David - my thing was to take these maps, i work for the us geological survey... I got the topographical maps, and I went to the place and paid my respoect to it.
Aud - There are three rules to writing a novel, and no one knows what they are.
Aud - Novel is such a loaded term - I was taught that novels were a certain narrative structure. But, one of the irritating thing to me about the indian appropriation idea that people got wrong was that she wasn't appropriating indian culture she was appropriating anthroplogy. therefore it's entirely appropriate appropriation becuase i'ts what her parents did. you can't appropriate what your parents are.
((Okay, I think this is totally wrong-headed! at least someone said "appropriation" out loud though. ))
Aud: The Pandora character - she has a strong moral focus - very anthropolgical - she has qualms - am I really describing these people?
aud - it's an accident that it's all one volume. It woudl be a suitcase from our travelling anthropologist and you decide what to read next.
Amy - like one of those experimental books where you open it up and there's bits of things and letters and maybe a feather.
Aud - Ecological book, deeply - they have a broken world that we destroyed and they've inherited.
Amy The book is a dialogue with the present day from the future.
Aud - Anthropology itself was being sent up.
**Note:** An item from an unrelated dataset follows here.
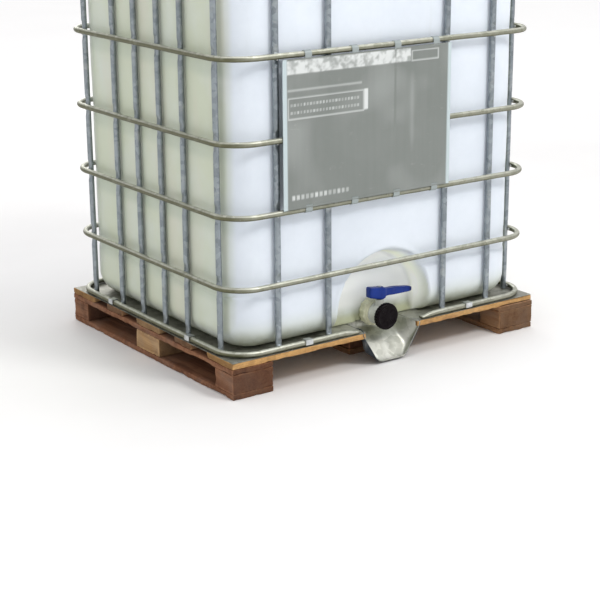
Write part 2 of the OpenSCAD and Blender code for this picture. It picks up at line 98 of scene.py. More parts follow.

There were little jokes everywhere. "Is that tape on yet?"
(This is so true!! It was hilarious!)
David - Motel with the mysteries - send up of far future anthropology of now
Neil - you were taking one deliberate particular spin of utopia. I thought it was utopia, the narrator having a direct dialogue not in the sense of the perfect society one size fits all doesnt this is about as good as it gets with real people
Neil - (something long)
David - Different tribes in norther california on the map
Amy - prescriptive vs descriptive utopias
Mike Ward - Is it this or that? it's a veyr small section of the library of congress card catalogue ... Now, the AIs say that they're not doing anything or interfering and they're just providing services. BUT of course they would!
Aud - USA by John Dos Passos.
David - very much a model for John Brunner.
Aud - I love the book, I read it three times. The thing that bothers me a little bit is that the collapse of the Condor empire is a little convenient. But I can't accept that soeone much like htem would be more successful and might have already succeeded so there are not bigger empires
(3 people) Because of the AI !!!
Aud - you started by asking "is it a novel?" Who cares. It's a great book, it made a permanent difference in how I see the world. I liked it because I entered an altered state and it was a vision of the future that included a more reverent view of other forms of life than humanity. Is this a early form of what Ursula later called a story sweep.
David - it may be, we're going to talk on Saturday about graphic novels etc. why it matters? well, it does, people worry about how it's presented. for many people with many books you have to know how you are supposed to approach the book, to get an understanding of it. If you don't know, you will get negative reaction be ause people's expectations are not met.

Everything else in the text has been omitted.